▶ Records for this exercise:
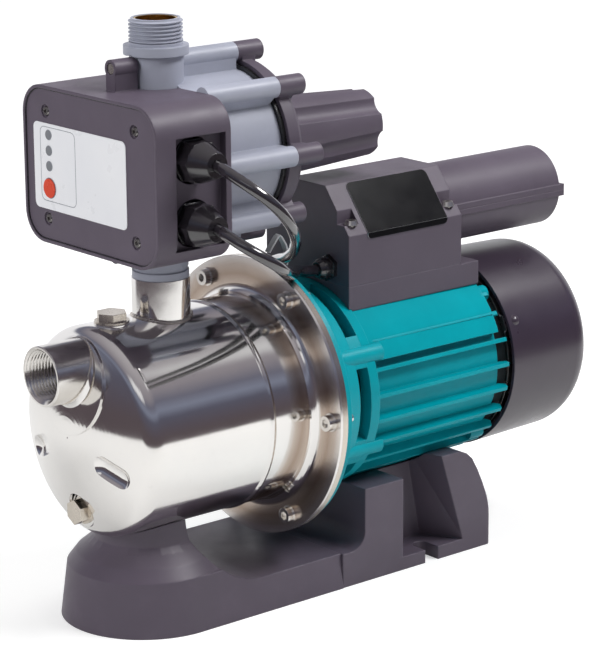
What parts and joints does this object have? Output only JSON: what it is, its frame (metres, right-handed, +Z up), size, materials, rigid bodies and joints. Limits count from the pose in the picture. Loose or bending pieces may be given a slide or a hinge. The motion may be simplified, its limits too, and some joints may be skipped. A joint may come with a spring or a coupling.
{
  "type": "monoblock pump",
  "caption": "Self-priming jet pump on a moulded base: stainless casing, finned motor with terminal box and fan cover, and a pressure controller on the discharge.",
  "frame": {"origin": "on the ground plane under the base, straight below the axis of the vertical discharge", "axes": "+Z up along the discharge, +X along the motor shaft from the suction mouth to the fan, -Y the side with the cable glands"},
  "size_m": [0.417, 0.2999, 0.3753],
  "materials": {
    "stainless": "polished stainless sheet",
    "machined_steel": "machined",
    "zinc_screw": "zinc plated",
    "light_alloy": "machined die casting",
    "teal_paint": "satin enamel",
    "dark_plastic": "fine grained moulding",
    "black_plastic": "moulded",
    "blue_grey_plastic": "moulded",
    "pale_plastic": "moulded",
    "red_button": "smooth",
    "led_grey": "smooth",
    "label_film": "printed film",
    "plate_black": "printed film",
    "rubber": "soft",
    "brass": "machined",
    "ceramic": "lapped",
    "lamination": "stacked sheet",
    "copper_winding": "varnished",
    "board_green": "solder mask"
  },
  "bodies": {
    "frame": {"base_front": "dark_plastic", "base_rear": "dark_plastic", "base_screws": "zinc_screw", "pump_body": "stainless", "suction_socket": "stainless", "discharge_socket": "stainless", "flange_screws": "machined_steel", "casing_cover": "light_alloy", "body_oring": "rubber", "diffuser": "black_plastic", "ejector_body": "black_plastic", "ejector_nozzle": "brass", "seal_seat": "ceramic", "motor_bracket": "teal_paint", "bearing_races": "machined_steel", "motor_casing": "teal_paint", "stator_core": "lamination", "stator_windings": "copper_winding", "rear_shield": "light_alloy", "tie_rods": "zinc_screw", "fan_cover": "black_plastic", "terminal_base": "dark_plastic", "terminal_lid": "dark_plastic", "capacitor_tray": "dark_plastic", "capacitor": "light_alloy", "terminal_block": "pale_plastic", "lid_screws": "zinc_screw", "name_plate": "plate_black", "terminal_gland": "black_plastic", "valve_body": "blue_grey_plastic", "outlet_spigot": "blue_grey_plastic", "outlet_liner": "brass", "diaphragm": "rubber", "pressure_spring": "machined_steel", "back_cover": "dark_plastic", "clamp_screws": "zinc_screw", "electronics_box": "dark_plastic", "front_plate": "dark_plastic", "plate_screws": "zinc_screw", "display_label": "label_film", "status_leds": "led_grey", "circuit_board": "board_green", "gland_bodies": "black_plastic", "gland_nuts": "black_plastic", "pump_cable": "rubber", "mains_cord": "rubber", "mains_coil": "rubber", "mains_plug": "black_plastic"},
    "rotor": {"rotor_shaft": "machined_steel", "rotor_core": "lamination", "bearing_inners": "machined_steel", "impeller": "pale_plastic", "impeller_nut": "stainless", "seal_rotary": "rubber", "fan": "black_plastic"},
    "button": {"restart_button": "red_button"},
    "float": {"check_float": "pale_plastic"},
    "diaphragm_piston": {"piston": "pale_plastic"},
    "prime_cap": {"prime_plug": "light_alloy"},
    "drain_cap": {"drain_plug": "light_alloy"}
  },
  "joints": [
    {"name": "shaft_spin", "type": "hinge", "parent": "frame", "child": "rotor", "pos_m": [0.15, 0, 0.125], "axis": [1, 0, 0], "continuous": true},
    {"name": "button_press", "type": "slide", "parent": "frame", "child": "button", "axis": [1, 0, 0], "range_m": [0, 0.0015], "stiffness_N_per_m": 400},
    {"name": "float_lift", "type": "slide", "parent": "frame", "child": "float", "axis": [0, 0, 1], "range_m": [0, 0.008]},
    {"name": "piston_stroke", "type": "slide", "parent": "frame", "child": "diaphragm_piston", "axis": [1, 0, 0], "range_m": [0, 0.004], "stiffness_N_per_m": 2000, "deforming": ["pressure_spring"]},
    {"name": "prime_plug_lift", "type": "slide", "parent": "frame", "child": "prime_cap", "axis": [0, 0, 1], "range_m": [0, 0.022]},
    {"name": "drain_plug_pull", "type": "slide", "parent": "frame", "child": "drain_cap", "axis": [-1, 0, 0], "range_m": [0, 0.02]}
  ]
}
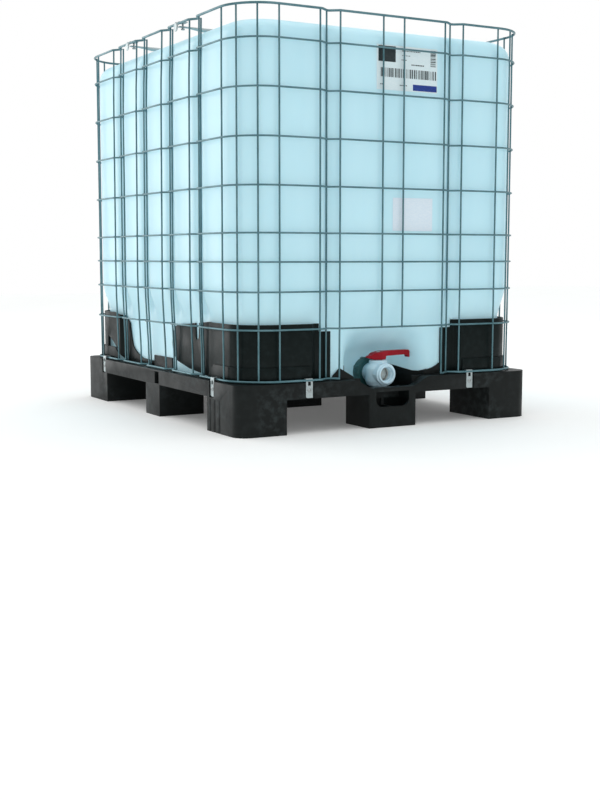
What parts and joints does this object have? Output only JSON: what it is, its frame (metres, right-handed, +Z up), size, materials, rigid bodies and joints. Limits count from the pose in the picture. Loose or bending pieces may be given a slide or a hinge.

▶ Exercise aim:
Extract the data exactly as given.

▶ Output of the task:
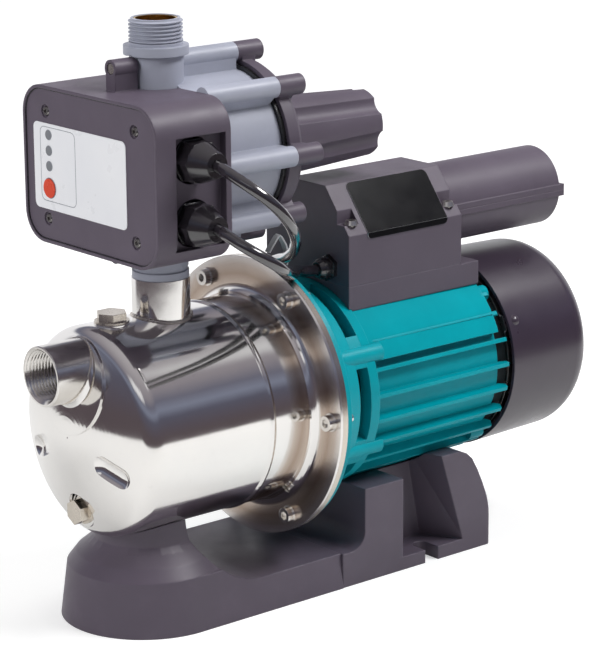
What parts and joints does this object have? Output only JSON: what it is, its frame (metres, right-handed, +Z up), size, materials, rigid bodies and joints. Limits count from the pose in the picture. Loose or bending pieces may be given a slide or a hinge. The motion may be simplified, its limits too, and some joints may be skipped. A joint may come with a spring or a coupling.
{
  "type": "monoblock pump",
  "caption": "Self-priming jet pump on a moulded base: stainless casing, finned motor with terminal box and fan cover, and a pressure controller on the discharge.",
  "frame": {"origin": "on the ground plane under the base, straight below the axis of the vertical discharge", "axes": "+Z up along the discharge, +X along the motor shaft from the suction mouth to the fan, -Y the side with the cable glands"},
  "size_m": [0.417, 0.2999, 0.3753],
  "materials": {
    "stainless": "polished stainless sheet",
    "machined_steel": "machined",
    "zinc_screw": "zinc plated",
    "light_alloy": "machined die casting",
    "teal_paint": "satin enamel",
    "dark_plastic": "fine grained moulding",
    "black_plastic": "moulded",
    "blue_grey_plastic": "moulded",
    "pale_plastic": "moulded",
    "red_button": "smooth",
    "led_grey": "smooth",
    "label_film": "printed film",
    "plate_black": "printed film",
    "rubber": "soft",
    "brass": "machined",
    "ceramic": "lapped",
    "lamination": "stacked sheet",
    "copper_winding": "varnished",
    "board_green": "solder mask"
  },
  "bodies": {
    "frame": {"base_front": "dark_plastic", "base_rear": "dark_plastic", "base_screws": "zinc_screw", "pump_body": "stainless", "suction_socket": "stainless", "discharge_socket": "stainless", "flange_screws": "machined_steel", "casing_cover": "light_alloy", "body_oring": "rubber", "diffuser": "black_plastic", "ejector_body": "black_plastic", "ejector_nozzle": "brass", "seal_seat": "ceramic", "motor_bracket": "teal_paint", "bearing_races": "machined_steel", "motor_casing": "teal_paint", "stator_core": "lamination", "stator_windings": "copper_winding", "rear_shield": "light_alloy", "tie_rods": "zinc_screw", "fan_cover": "black_plastic", "terminal_base": "dark_plastic", "terminal_lid": "dark_plastic", "capacitor_tray": "dark_plastic", "capacitor": "light_alloy", "terminal_block": "pale_plastic", "lid_screws": "zinc_screw", "name_plate": "plate_black", "terminal_gland": "black_plastic", "valve_body": "blue_grey_plastic", "outlet_spigot": "blue_grey_plastic", "outlet_liner": "brass", "diaphragm": "rubber", "pressure_spring": "machined_steel", "back_cover": "dark_plastic", "clamp_screws": "zinc_screw", "electronics_box": "dark_plastic", "front_plate": "dark_plastic", "plate_screws": "zinc_screw", "display_label": "label_film", "status_leds": "led_grey", "circuit_board": "board_green", "gland_bodies": "black_plastic", "gland_nuts": "black_plastic", "pump_cable": "rubber", "mains_cord": "rubber", "mains_coil": "rubber", "mains_plug": "black_plastic"},
    "rotor": {"rotor_shaft": "machined_steel", "rotor_core": "lamination", "bearing_inners": "machined_steel", "impeller": "pale_plastic", "impeller_nut": "stainless", "seal_rotary": "rubber", "fan": "black_plastic"},
    "button": {"restart_button": "red_button"},
    "float": {"check_float": "pale_plastic"},
    "diaphragm_piston": {"piston": "pale_plastic"},
    "prime_cap": {"prime_plug": "light_alloy"},
    "drain_cap": {"drain_plug": "light_alloy"}
  },
  "joints": [
    {"name": "shaft_spin", "type": "hinge", "parent": "frame", "child": "rotor", "pos_m": [0.15, 0, 0.125], "axis": [1, 0, 0], "continuous": true},
    {"name": "button_press", "type": "slide", "parent": "frame", "child": "button", "axis": [1, 0, 0], "range_m": [0, 0.0015], "stiffness_N_per_m": 400},
    {"name": "float_lift", "type": "slide", "parent": "frame", "child": "float", "axis": [0, 0, 1], "range_m": [0, 0.008]},
    {"name": "piston_stroke", "type": "slide", "parent": "frame", "child": "diaphragm_piston", "axis": [1, 0, 0], "range_m": [0, 0.004], "stiffness_N_per_m": 2000, "deforming": ["pressure_spring"]},
    {"name": "prime_plug_lift", "type": "slide", "parent": "frame", "child": "prime_cap", "axis": [0, 0, 1], "range_m": [0, 0.022]},
    {"name": "drain_plug_pull", "type": "slide", "parent": "frame", "child": "drain_cap", "axis": [-1, 0, 0], "range_m": [0, 0.02]}
  ]
}
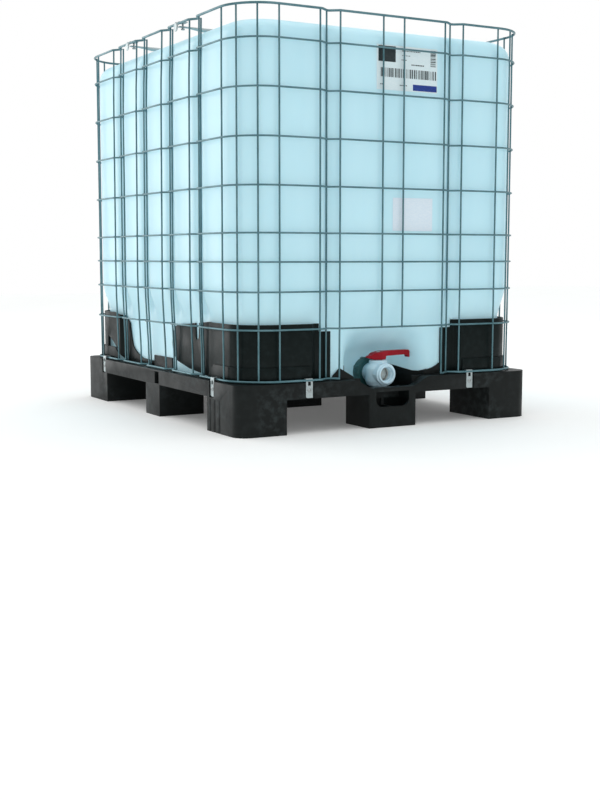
What parts and joints does this object have? Output only JSON: what it is, its frame (metres, right-handed, +Z up), size, materials, rigid bodies and joints. Limits count from the pose in the picture. Loose or bending pieces may be given a slide or a hinge.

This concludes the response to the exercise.